Mitchell detailed the "significant impact" the pandemic has had on its operations and its students. Early on this past summer, JJC announced it would hold the vast majority of its classes remotely during the fall semester. Only about 10% of its classes would be held in person.
While the college saw about a 6% increase in its enrollment for the summer session, Mitchell said that increase did not carry over through the fall semester. Around 13,455 students enrolled at JJC for the fall, which represented about a 12.7% decrease from the fall 2019 semester, according to Bob Morris, the school's dean of enrollment management.
Mitchell said JJC conducted research through surveys to learn about the reasons for the decline.
"Data shows that many students prefer a face-to-face learning environment," she said.
Mitchell added that many students are taking a sort of mental "gap year" because they prefer the holistic student experience.
JJC has also attempted to retain students experiencing financial hardships during the economic downturn. Mitchell said this economic recession was unique because in past downturns, enrollment at community colleges has tended to increase during hard times.

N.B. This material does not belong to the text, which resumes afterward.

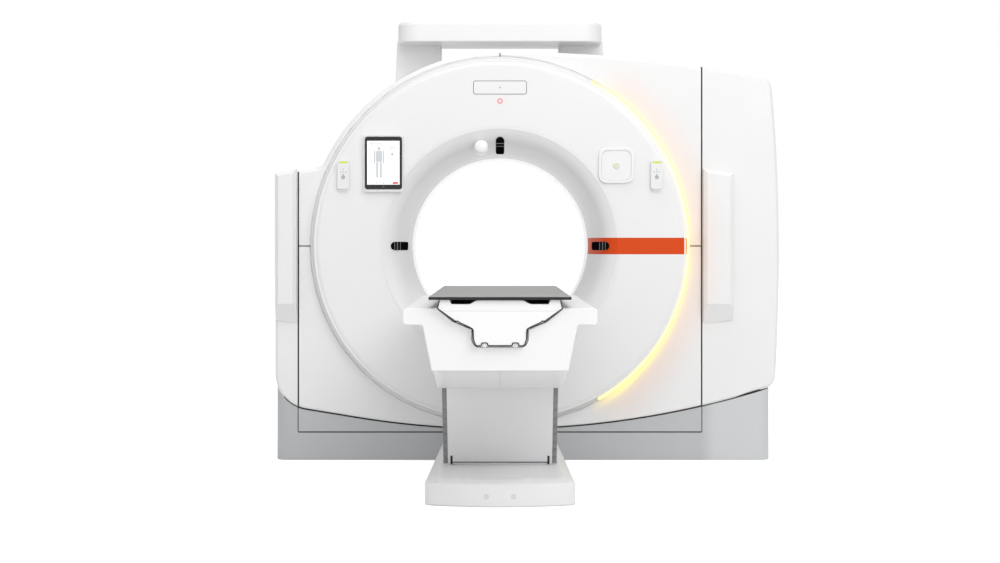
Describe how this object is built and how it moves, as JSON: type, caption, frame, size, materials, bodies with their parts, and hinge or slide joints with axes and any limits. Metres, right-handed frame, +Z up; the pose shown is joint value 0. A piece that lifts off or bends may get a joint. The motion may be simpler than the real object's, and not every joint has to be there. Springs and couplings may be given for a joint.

"The pandemic has overturned these traditional calculations," Mitchell said.
She cited data showing that many students don't have adequate internet access and face increased family obligations that limit the time they have to devote to school.
To help its students, JJC was able to award about $2.7 million in federal funds via the Coronavirus Aid, Relief and Economic Security, or CARES, Act. The school also raised about $33,000 for its Student Emergency Fund since March, with 90% of the donations coming from employees. The JJC Foundation also purchased 50 laptops to loan to students.
Despite the challenges, Mitchell said JJC has continued to expand opportunities through other ventures like the launching of a respiratory therapy program in 2022, a field in high demand of workers. JJC's Small Business Development Center has also added more than 60 clients, advising them through a tough economic period.
Mitchel also touted improving academic trends over recent years. Between the fall 2018 and fall 2019 semesters, JJC retained 66% of its full-time students, exceeding its goal of 54%. JJC has also seen an 18% increase in its student graduations over three years.
In light of calls across the country for racial justice this year, Mitchell also shared how JJC has tried to create an "anti-racist culture and organization."
JJC welcomed Escortina Ervin as its new executive director of its Office of Diversity, Equity, Inclusion and Compliance. Mitchell also touted the increase in the number of applicants of color for employment at JJC.
Between 2017 and 2020, JJC has seen a 6% increase of applicants of color for staff positions and an 8% increase for faculty positions.
In addition, over the summer, JJC supervisors and leadership participated in training for best practices in hiring to align with the college's goals for diversity, equity and inclusion. JJC also completed an external review of all of its job descriptions to ensure equity.
"This is just a start, but we know our efforts need to continue to make a lasting impact," Mitchell said.